CUBE Program: A Student’s View of the World of Biostatistics

Kayla Williams

During the summer of 2022, I participated in the Collaborative Undergraduate Biostatistics Experience program at Virginia Tech. I enjoyed learning about the application of mathematical and statistical concepts to answer real-world questions and realized this is something I want to do as a career.

The CUBE program introduced me to the field of biostatistics. I was not just learning about introductory biostatistics concepts and topics; I was immersed in the work that an actual collaborative biostatistician would be doing. I helped form hypotheses for research questions, applied the appropriate statistical methods, summarized my results using various tables and figures, and presented those results to my peers and other researchers.

More About the CUBE Program
The CUBE program is an eight-week training program designed to give motivated, underrepresented undergraduate students in STEM the opportunity to engage in a full-time (~40 hours/week) collaborative data science experience with related professional development activities. CUBE is aimed at promoting diversity, equity, and inclusion in the STEM fields. The CUBE program is built on the following four pillars:

  • Training in introductory biostatistics
  • Training in R programming
  • Professional development
  • Collaborative research project addressing research questions in various disciplines

CUBE is accepting applications through March for the summer of 2024. Check out this and additional internships available in 2024.
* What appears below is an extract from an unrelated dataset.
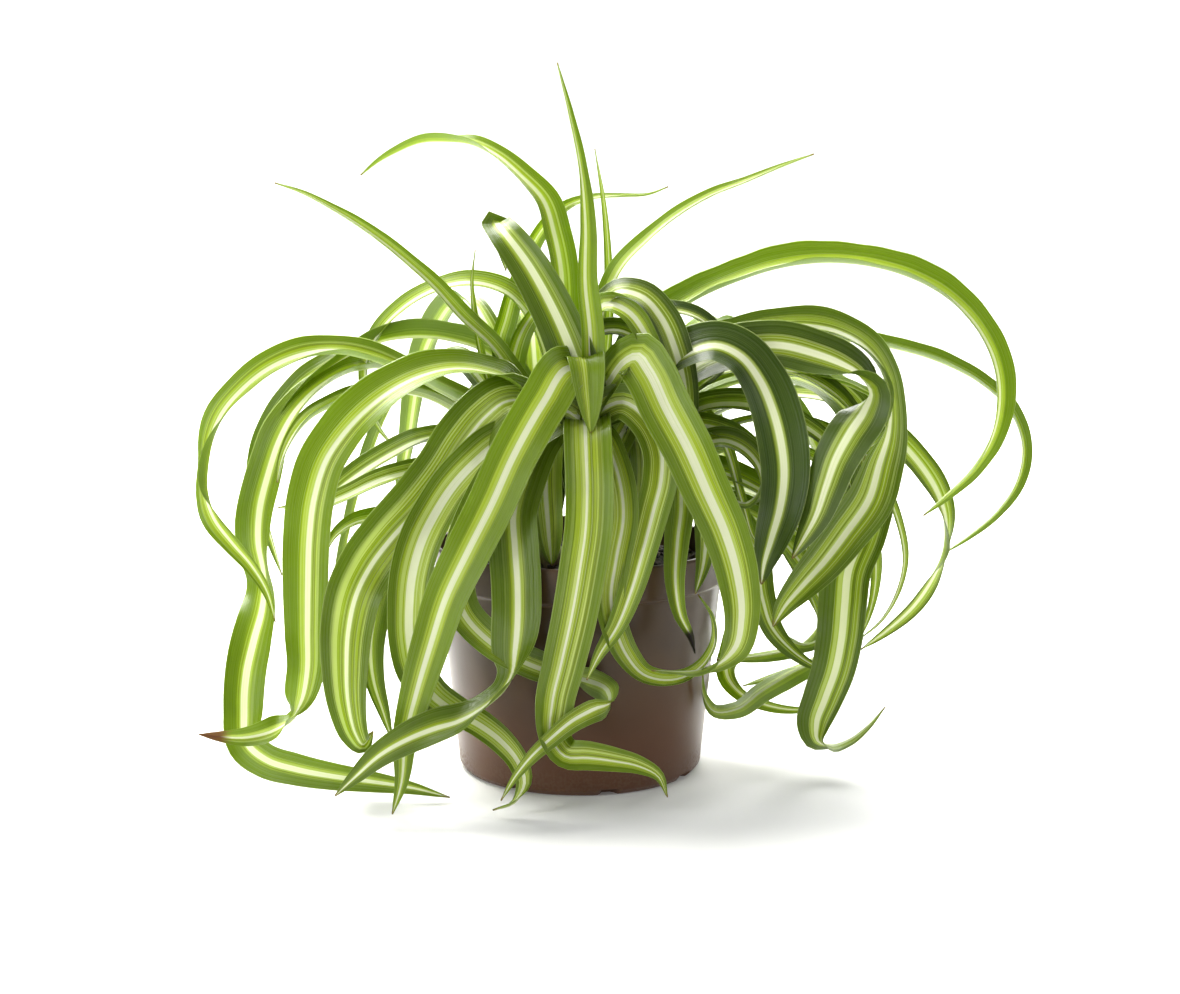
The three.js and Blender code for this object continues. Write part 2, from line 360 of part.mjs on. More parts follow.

A Glimpse into Biostatistics Careers

With my peers, I was given the opportunity to explore many aspects of collaborative biostatistics, from the beginning of the research cycle to the end. We utilized R programs to assess sociodemographic predictors of anterior cruciate ligament injuries diagnosed in the emergency department using data from the nationwide emergency department sample of the Healthcare Utilization Project. Completing the research cycle, we interpreted our results and communicated those results through oral and poster presentations at summer research symposiums.

The eight-week CUBE program gave me the experience and knowledge I needed to become aware of collaborative biostatistics as a potential career. My career goals are to eventually engage in collaborative research at a university as a statistician. Without the CUBE program, I may have never fully realized my passion for biostatistics, because it’s not a field that is easily understood with online research.

A Statistics Power Skill: Collaboration

I also learned how much collaboration there is in the field of biostatistics. As part of the CUBE program, we visited several research labs and centers, including an animal cancer center and a smoking and alcohol lab to study addictive behaviors. We interacted with those researchers and learned how biostatistics can be used to analyze and publish the data they collect.

For my collaborative group project, I worked closely with my CUBE peers and Charlotte Baker, an epidemiologist who studies the control and prevention of sports and recreation injuries among youth. Actively collaborating and learning about how biostatisticians can be engaged in different areas of research was something I liked about the CUBE program and the field of collaborative biostatistics.

Start Anywhere—Just Start

For students who want to pursue a career in collaborative biostatistics, my biggest piece of advice would be not to worry too much about your undergraduate major. There were so many collaborative biostatisticians I met who didn’t study mathematics or statistics as undergraduates and still found their way to the field.

I also think it is important to gain experience through internships or programs like the CUBE program to get a glimpse into a day in the life of a collaborative biostatistician and to connect with mentors and other people who care about your success and want to help you early on in your career.

Ask for Help and Get Involved

My biggest takeaway from this experience is to never be afraid to ask for help. I used to think if I didn’t know how to do everything before choosing a certain career path, I shouldn’t take that route. However, I’ve learned even the most experienced professionals ask for help when they don’t know how to approach a research question or know little about a specific method. Having the confidence to ask for help and believing there are no stupid questions when it comes to research was important for me because that’s something I have always struggled with.

Through this experience, I also learned to have more patience. For my collaborative group project, we would have to wait 30 minutes to an hour for our code to run in R because the data we were working with was so large. I learned that good research takes time and cannot be completed in a day.